> **Job**
Copy each line of the listing below exactly.
[Recorded information start]
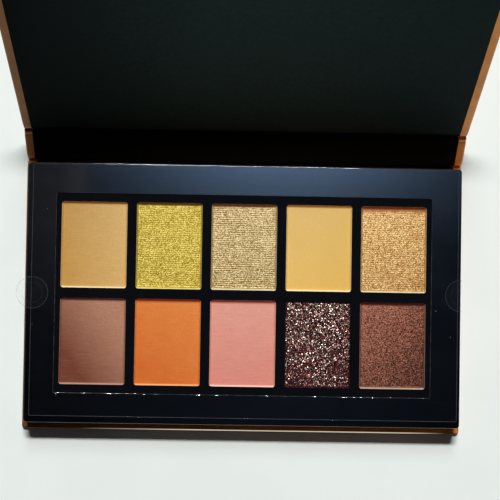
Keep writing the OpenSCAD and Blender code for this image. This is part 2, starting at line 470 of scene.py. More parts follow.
def adhesive_pad():
    s = Shader("adhesive_pad")
    grain = s.noise(1200, 3, 0.6)
    s.set(base_color=s.ramp(grain, (0.3, (0.62, 0.6, 0.55)), (0.7, (0.8, 0.79, 0.75))), roughness=0.6,
          normal=s.bump(grain, 0.00002, 0.5))
    return s.material


def clear_plastic(name, tone, alpha, cloud):
    """Thin clear film: what shows is its faint veil and its gloss."""
    s = Shader(name)
    haze = s.noise(cloud, 3, 0.6)
    veil = s.ramp(haze, (0.3, alpha * 0.7), (0.75, alpha * 1.2))
    s.set(base_color=s.ramp(haze, (0.3, tuple(0.8 * c for c in tone)), (0.7, tone)),
          roughness=0.06, ior=1.45, alpha=s.split(veil), normal=s.bump(haze, 0.0001, 0.3))
    return s.material


# ---------------------------------------------------------------- cover: boards in paper, and the two folds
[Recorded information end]
> **Full solution**
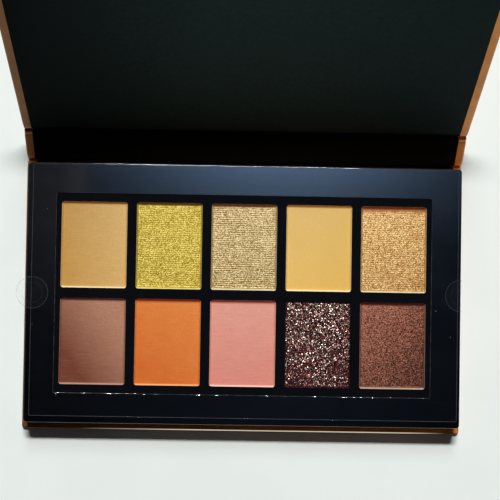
Keep writing the OpenSCAD and Blender code for this image. This is part 2, starting at line 470 of scene.py. More parts follow.
def adhesive_pad():
    s = Shader("adhesive_pad")
    grain = s.noise(1200, 3, 0.6)
    s.set(base_color=s.ramp(grain, (0.3, (0.62, 0.6, 0.55)), (0.7, (0.8, 0.79, 0.75))), roughness=0.6,
          normal=s.bump(grain, 0.00002, 0.5))
    return s.material


def clear_plastic(name, tone, alpha, cloud):
    """Thin clear film: what shows is its faint veil and its gloss."""
    s = Shader(name)
    haze = s.noise(cloud, 3, 0.6)
    veil = s.ramp(haze, (0.3, alpha * 0.7), (0.75, alpha * 1.2))
    s.set(base_color=s.ramp(haze, (0.3, tuple(0.8 * c for c in tone)), (0.7, tone)),
          roughness=0.06, ior=1.45, alpha=s.split(veil), normal=s.bump(haze, 0.0001, 0.3))
    return s.material


# ---------------------------------------------------------------- cover: boards in paper, and the two folds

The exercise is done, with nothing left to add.